Consumed credits appear on an invoice as negative adjustments and an automatic deduction is made to the appropriate credit ledger with the user "Metronome System" as the creator of the ledger entry.

Credit grant expiry dates

Because credits are consumed at the time of invoicing, the expiry date of a credit grant should generally line up with a customer's billing periods. For example, if a customer has monthly billing periods aligned to the start of each month, they will receive one invoice for the month of January, one for the month of February, etc. If they have a credit grant that expires on February 20th, those credits can apply to a January invoice but won't apply at all to a February invoice.

Credit expiry dates are exclusive, so a credit grant that expires on February 1st can be used for a January invoice, but one that expires on January 31st cannot. For this example customer, a credit grant that expires on February 1st is effectively the same as one that expires on February 20th. To avoid confusion, we recommend aligning credit grant expiry to billing period dates.

Revenue recognition

Accrual-based revenue recognition requires that you recognize revenue at the time of service delivery, not at the time payment was collected. In the example credit grant at the beginning of this document, $8,500 was collected up front from the customer, but it must be gradually recognized as revenue only as the credits are consumed.

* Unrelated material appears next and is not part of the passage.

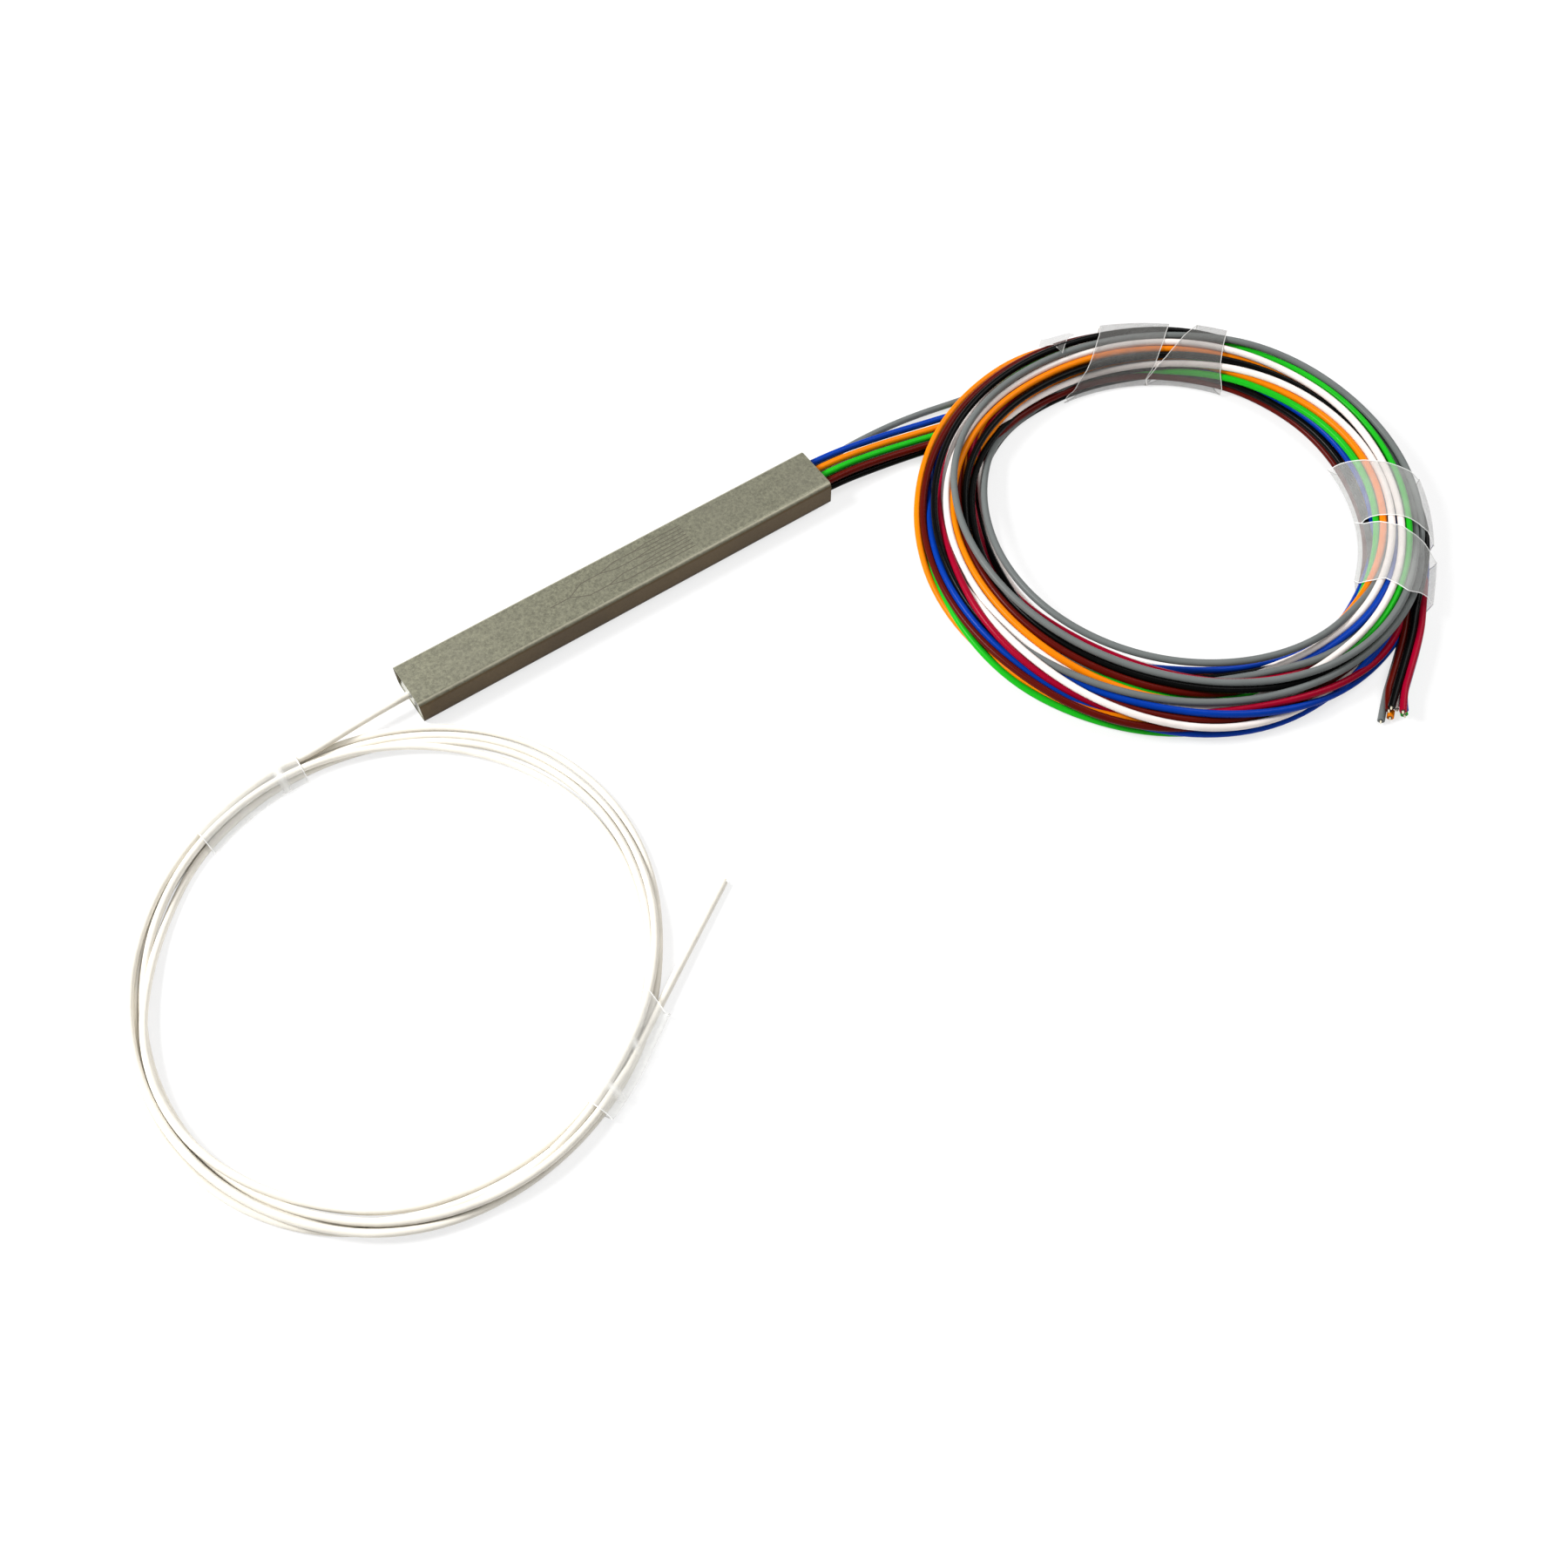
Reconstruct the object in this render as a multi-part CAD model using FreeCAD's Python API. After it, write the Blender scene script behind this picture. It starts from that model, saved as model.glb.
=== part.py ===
"""Steel-tube fibre splitter, one input and eight outputs, with 0.9 mm loose-tube leads wound in two coils.

Frame, in millimetres: the origin is the bottom centre of the steel housing, +X runs to the output end,
+Y to the back and +Z up. The housing and both coils lie on the plane z = 0.
"""
import FreeCAD, Part
import math
import os

V = FreeCAD.Vector

# ---- driving dimensions, mm and degrees ----
HOUSING_LENGTH = 60.0
HOUSING_WIDTH = 7.0
HOUSING_HEIGHT = 4.0
HOUSING_WALL = 0.3
HOUSING_CORNER = 0.8

INPUT_SEAL_LENGTH = 3.0
OUTPUT_SEAL_LENGTH = 3.0
SEAL_MARGIN = 0.1        # how far the seal's rim stays back from the housing's cut end
SEAL_DISH = 0.4          # how deep the middle of the seal's face sinks

TUBE_DIAMETER = 0.9
LEAD_PITCH_Y = 1.3
LEAD_PITCH_Z = 1.2

POLISH_ANGLE = 8.0       # lean of the polished optical faces
CHIP_LENGTH = 14.0
CHIP_WIDTH = 2.5
CHIP_THICKNESS = 1.2
COVER_THICKNESS = 1.0
INPUT_COVER_LENGTH = 2.0
OUTPUT_COVER_LENGTH = 3.0
INPUT_BLOCK_LENGTH = 6.0
INPUT_BLOCK_WIDTH = 2.5
OUTPUT_BLOCK_LENGTH = 7.0
OUTPUT_BLOCK_WIDTH = 3.2
BLOCK_LID_LENGTH = 3.5
ASSEMBLY_SHIFT = -1.0    # the optical train sits this far along X from the housing's middle

FIBRE_GLASS_DIAMETER = 0.125
FIBRE_COAT_DIAMETER = 0.242
RIBBON_PITCH = 0.25
GROOVE_HALF_ANGLE = 35.0
GROOVE_STAND_UP = 0.02   # how far the block's top stands above the fibre's axis

FAN_OUT_START = 4.0      # the coated fibres turn this far past the output block
FAN_OUT_END = 4.0        # and turn back this far before the seal

BED_WIDTH = 4.2
BED_END_MARGIN = 1.0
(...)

Credit grants make proper revenue recognition straightforward. Using the ledger view in the web UI or the list credit ledger entries API endpoint, you can see which credits were consumed in a given time period and the exact cost basis for each entry. In the earlier ledger screenshot, you can see that $100 in credits was consumed in the month of January, with a cost basis of $0.85 per credit. This means $85 in revenue should be recognized.